Булганин. Видимо, да. После смерти Сталина всё стало более ясным. Я думаю, что он даже и не доверял МГБ».

Постановление Совета министров СССР
Наконец, в конце февраля 1950 года сталинская идея была полностью воплощена в жизнь. Начальником «особой тюрьмы» был назначен заместитель начальника тюремного управления МВД СССР, а замом к нему – инструктор Административного отдела ЦК ВКП(б). Маленков проинформировал их о том, что тюрьма, создаваемая по поручению Сталина, рассчитана на 3–4 десятка заключенных и предназначена для ведения следственных политических дел. Что же касается свежеиспеченных тюремных начальников, то подчиняться они обязаны Комитету партконтроля при ЦК и непосредственно Маленкову, а вовсе не министрам госбезопасности или внутренних дел.

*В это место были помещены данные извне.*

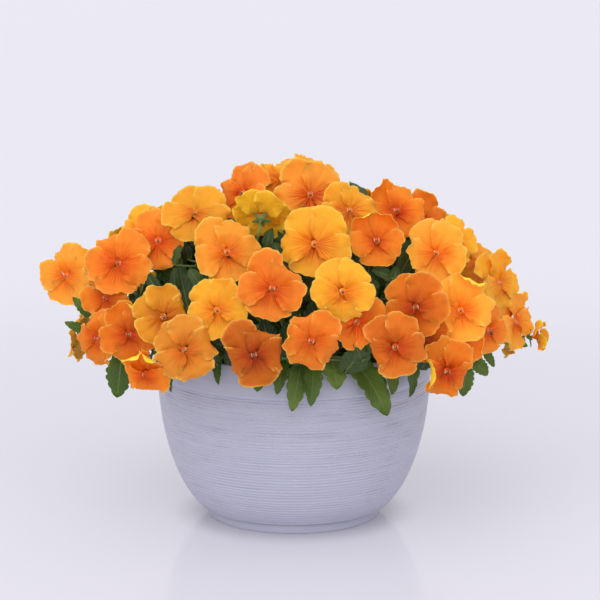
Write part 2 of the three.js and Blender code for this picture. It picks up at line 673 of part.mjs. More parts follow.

Допросы, в которых участвовали Маленков и переодетые в форму офицеров госбезопасности сотрудники ЦК, проходили рядом с залом заседаний Оргбюро. Здесь, в святая святых ЦК большевистской партии, на пятом этаже здания на Старой площади, была особо охраняемая зона. Сама же «партийная» тюрьма располагалась на улице Матросская тишина в отдельном блоке тюрьмы московского управления внутренних дел. Одними из первых ее заключенных стали главные обвиняемые по так называемому «ленинградскому делу».